Cheap Booze Handled with Care

Photo: JESSICA ELIZARRARAS, License: N/A

JESSICA ELIZARRARAS


There’s not much that could pass for décor at Local Bar, an urban watering hole that appears to attract both downtown denizens and the dazed and confused tourist who has stumbled blinkingly up from the nearby River Walk. There is the bowdlerized logo, an irreverent “Come and Drink It” take on the famous Gonzales flag, and some attempt has been made at upscale lighting, but the place is otherwise the essence of ordinary. The most prominent bottles on display sport names such as Razzmatazz, and drinks on the angled chalkboard overhead tend toward the starfucker sort. So it comes as a surprise that Local took second place in the recent Rivertini Pour-Off in early June. The drink’s name is now the Local-Tini, and it’s worth ordering—though at the end of a string of happy hour drinks, not at the beginning

Happy hour, which runs from 3 to 7 p.m. daily, offers admittedly cheap booze: $3.25 for “well” pours ($2.75 on Tuesday) which basically means low-end liquor with nothing more complicated than soda, tonic or maybe Coke added. This is not always a bad thing. A Scotch and soda with Cluny 8-year old was refreshing—and didn’t need its lime wedge; a gin and tonic with Gordon’s did need a citrus squeeze but was also an adequate quencher. “I’ll have to charge you more than $3.25 [for a gin martini], as it’s a double shot,” warned the bartender—and then she proceeded to make a very serious version, chilling the glass with ice and water while she vigorously shook the, yup, Gordon’s. She then rinsed the glass with Cinzano vermouth, poured in the icy gin and garnished the drink with four, count ‘em, four, olives.

Just so you don’t get a mistaken (though not necessarily wrong) impression, these drinks were not all sampled on one visit. It wasn’t until round two that I decided to go for the Local-Tini, and, as its preparation involves serious muddling of mint and cucumber, I was even more impressed by the bartender’s professionalism. Yes, this is a vodka martini, and, yes, it’s Gordon’s, but done with care. Olives would not have been appropriate in this case and none were served, the accent instead being an unexpected but effective chile-salt rim. Not damn bad for under $7.

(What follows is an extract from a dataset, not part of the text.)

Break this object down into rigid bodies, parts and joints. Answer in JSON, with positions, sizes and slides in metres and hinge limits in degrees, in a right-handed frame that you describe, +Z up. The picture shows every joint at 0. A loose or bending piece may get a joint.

On one visit, a tourist couple, apparently intent on deepening their acquaintance with the drink of the day, asked if there were any snacks to soften the blow. “Only microwave,” the bartender said, effectively cutting off that avenue. The object of their attention was the Hollywood shot, which, upon questioning of the ‘tender, turns out to be vodka (wanna bet Gordon’s?), the aforementioned Razzmatazz and pineapple juice… “I think I can pass on that,” I said. “Good for you,” she replied.